Think about it, her supposed aim was to subvert the democratic referendum result via tame judges and a subservient Parliament.  However, do you really think that the British people would have sat idly by and allowed that to happen? On the surface, Gina Miller is everything that the average Brexieer hates, so she just had to be a double agent, put forward to subvert the Federast cause.

The sheer anger that this woman created in British hearts ensured that Parliament did not do as she supposedly wished, which is why we are now heading for the exit at full throttle. Just consider what might have happened had a more credible, user-friendly Federast come forward to fight that case, instead of Gina Miller. The coup might very well have succeeded.

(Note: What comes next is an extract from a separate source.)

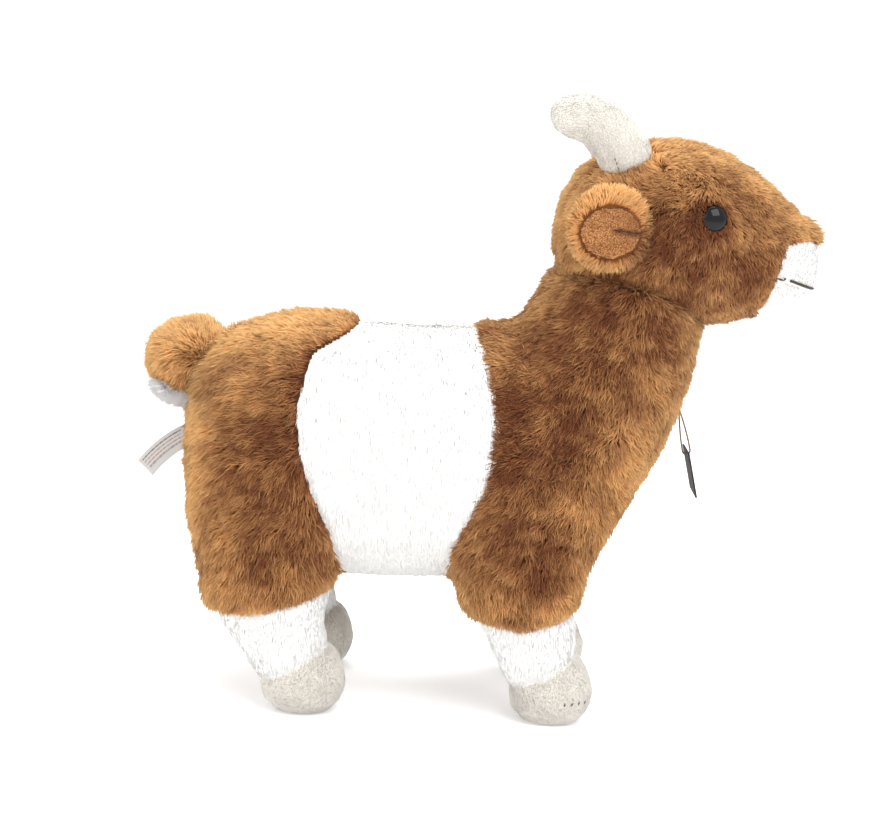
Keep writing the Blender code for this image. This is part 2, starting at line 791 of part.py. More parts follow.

Before the vote we were helped immeasurably by Eddie Izzard and Bob Geldof, to name but two. Izzard likes to present himself as the metrosexual voice of the new generation, but to most British people he is just a weird bloke who wears women's clothes. As for Geldof, he is the millionaire scruff who could afford to hire a floating gin palace to mock hard-working British fishermen who want the waters around our country back under national control.



Surely those two had to be working for Brexit all along? I mean, who could believe that ordinary people would not be anything other than revolted by their personalities and their antics?

Finally, we have the hysteria that only the Guardian's diminishing gang of below the line commentators can produce. Let me give you just one example from October 2016 when the Guardian's finest decided to launch a hatefest against the City of Sunderland. The gist of it was that Mackems are thick, wickedly waycist and deserve to be unemployed forever.

 

In the unlikely event that the Federasts did manage to wangle another referendum, do they really think that we will not turn it into a vote about them, by reporting all their comments over the months since June 2016? They give the impression that they don't realise just how much contempt we have for them and how great is our determination to ensure that we will see Brexit through. We will not allow the Metropolitan wankerati to win the final victory, no matter what the cost.

So, are all those people secret agents for Brexit? It is incredible to think that thousands of Guardian commentators could be mobilised to pretend that they are all bovine members of the polyocracy who are afraid that once we get rid of the Brussels' bureaucracy their local government non-jobs may be next to come under our baleful gaze.

The problem is that if Gina, Bob, Eddie and the Guardianistas really are genuine, card-carrying Federasts then they are so utterly thick that they honestly do not realise just how much their antics help the cause that they want to destroy.